**Task details:** Read the data and repeat all of it exactly.
# # # #
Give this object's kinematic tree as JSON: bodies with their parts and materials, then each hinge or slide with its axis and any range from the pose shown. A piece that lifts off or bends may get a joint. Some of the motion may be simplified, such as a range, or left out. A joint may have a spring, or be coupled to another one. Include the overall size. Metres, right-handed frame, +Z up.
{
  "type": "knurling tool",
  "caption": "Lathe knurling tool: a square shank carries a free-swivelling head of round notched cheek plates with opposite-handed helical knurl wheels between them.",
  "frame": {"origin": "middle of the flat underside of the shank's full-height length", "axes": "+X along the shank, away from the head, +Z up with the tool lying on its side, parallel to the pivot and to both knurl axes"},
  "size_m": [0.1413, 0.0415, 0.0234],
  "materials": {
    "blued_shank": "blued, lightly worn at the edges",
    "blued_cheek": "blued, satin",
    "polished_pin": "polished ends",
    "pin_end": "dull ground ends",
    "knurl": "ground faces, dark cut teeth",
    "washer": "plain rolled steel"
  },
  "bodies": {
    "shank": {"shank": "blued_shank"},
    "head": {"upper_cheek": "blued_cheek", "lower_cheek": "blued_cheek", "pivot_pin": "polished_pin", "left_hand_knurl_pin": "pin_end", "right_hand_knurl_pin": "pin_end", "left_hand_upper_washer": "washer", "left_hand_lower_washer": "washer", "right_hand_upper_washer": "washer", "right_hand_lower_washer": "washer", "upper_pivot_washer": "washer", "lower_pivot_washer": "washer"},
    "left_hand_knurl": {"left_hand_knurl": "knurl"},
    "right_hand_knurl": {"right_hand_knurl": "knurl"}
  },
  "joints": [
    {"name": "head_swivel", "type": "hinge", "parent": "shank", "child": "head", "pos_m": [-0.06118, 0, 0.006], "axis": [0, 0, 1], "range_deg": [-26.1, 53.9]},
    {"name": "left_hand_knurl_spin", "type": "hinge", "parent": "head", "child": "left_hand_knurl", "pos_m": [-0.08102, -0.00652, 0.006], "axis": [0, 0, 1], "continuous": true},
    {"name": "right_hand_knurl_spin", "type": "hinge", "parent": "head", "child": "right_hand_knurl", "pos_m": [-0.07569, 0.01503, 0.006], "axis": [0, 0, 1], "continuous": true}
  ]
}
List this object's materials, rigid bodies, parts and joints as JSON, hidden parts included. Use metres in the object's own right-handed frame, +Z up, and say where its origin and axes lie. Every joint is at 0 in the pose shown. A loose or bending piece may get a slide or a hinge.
# # # #
**Exercise answer:**
Give this object's kinematic tree as JSON: bodies with their parts and materials, then each hinge or slide with its axis and any range from the pose shown. A piece that lifts off or bends may get a joint. Some of the motion may be simplified, such as a range, or left out. A joint may have a spring, or be coupled to another one. Include the overall size. Metres, right-handed frame, +Z up.
{
  "type": "knurling tool",
  "caption": "Lathe knurling tool: a square shank carries a free-swivelling head of round notched cheek plates with opposite-handed helical knurl wheels between them.",
  "frame": {"origin": "middle of the flat underside of the shank's full-height length", "axes": "+X along the shank, away from the head, +Z up with the tool lying on its side, parallel to the pivot and to both knurl axes"},
  "size_m": [0.1413, 0.0415, 0.0234],
  "materials": {
    "blued_shank": "blued, lightly worn at the edges",
    "blued_cheek": "blued, satin",
    "polished_pin": "polished ends",
    "pin_end": "dull ground ends",
    "knurl": "ground faces, dark cut teeth",
    "washer": "plain rolled steel"
  },
  "bodies": {
    "shank": {"shank": "blued_shank"},
    "head": {"upper_cheek": "blued_cheek", "lower_cheek": "blued_cheek", "pivot_pin": "polished_pin", "left_hand_knurl_pin": "pin_end", "right_hand_knurl_pin": "pin_end", "left_hand_upper_washer": "washer", "left_hand_lower_washer": "washer", "right_hand_upper_washer": "washer", "right_hand_lower_washer": "washer", "upper_pivot_washer": "washer", "lower_pivot_washer": "washer"},
    "left_hand_knurl": {"left_hand_knurl": "knurl"},
    "right_hand_knurl": {"right_hand_knurl": "knurl"}
  },
  "joints": [
    {"name": "head_swivel", "type": "hinge", "parent": "shank", "child": "head", "pos_m": [-0.06118, 0, 0.006], "axis": [0, 0, 1], "range_deg": [-26.1, 53.9]},
    {"name": "left_hand_knurl_spin", "type": "hinge", "parent": "head", "child": "left_hand_knurl", "pos_m": [-0.08102, -0.00652, 0.006], "axis": [0, 0, 1], "continuous": true},
    {"name": "right_hand_knurl_spin", "type": "hinge", "parent": "head", "child": "right_hand_knurl", "pos_m": [-0.07569, 0.01503, 0.006], "axis": [0, 0, 1], "continuous": true}
  ]
}
List this object's materials, rigid bodies, parts and joints as JSON, hidden parts included. Use metres in the object's own right-handed frame, +Z up, and say where its origin and axes lie. Every joint is at 0 in the pose shown. A loose or bending piece may get a slide or a hinge.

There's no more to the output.